Le procès Papon: Histoire d'une ignominie ordinaire
de Jean-Jacques Gandini

critiqué par Veneziano, le 26 juin 2025
(Paris - 47 ans)


La note:  étoiles
Génocide et responsabilité d'un haut fonctionnaire
Maurice Papon, haut fonctionnaire, a réussi à maintenir et agrandir son influence sous quatre régimes successifs. Ce qui aurait pu passer pour un sens inné de la diplomatie ou du stratège a masqué une exaction infamante, soit sa participation à l'organisation d'un convoi menant des juifs à la déportation. Il était alors secrétaire général de la préfecture de Gironde, le trajet étant allé de Bordeaux à Drancy puis Auschwitz. Maintenu par De Gaulle au nom de la réconciliation nationale qui l'a même haussé au rang de préfet de police de Paris, puis ministre sous Giscard, il a connu une carrière ascendante classique.
Cependant les descendants de déportés, à commencer par Michel Slitinsky, contribuent à faire connaître son passé trouble et à le faire condamner pour complicité de crime contre l'humanité, avec une peine de dix ans de réclusion criminelle. La sanction semble un peu faible, en raison d'un doute persistant sur sa connaissance de la solution finale, question centrale dans le procès en cours d'assise et dans le présent ouvrage. Après une très longue instruction la cour d'assises de Gironde s'est prononcée en 1998.
La Cour européenne des droits de l'Homme a condamné la France néanmoins pour une raison procédurale ; mais la décision de condamnation a déjà été acquise. Papon a tenté d'échapper à sa peine mais a été retrouvé, après une fuite en Suisse.
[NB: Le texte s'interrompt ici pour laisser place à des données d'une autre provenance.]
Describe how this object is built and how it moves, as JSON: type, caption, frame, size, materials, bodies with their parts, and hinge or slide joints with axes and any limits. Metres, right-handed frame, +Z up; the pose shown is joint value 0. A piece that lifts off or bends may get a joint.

Il n'est pas fait mention de l'arrêt du conseil d'Etat de 2002 établissant le partage de la responsabilité administrative entre l'Etat et lui-même.

L'historique du procès et des procédures, des passes d'armes, est retracé, de manière fort utile. Ce livre permet d'exercer le devoir de mémoire et devient un document utile sur le rôle des hauts fonctionnaires sur la commission de l'inacceptable. A méditer.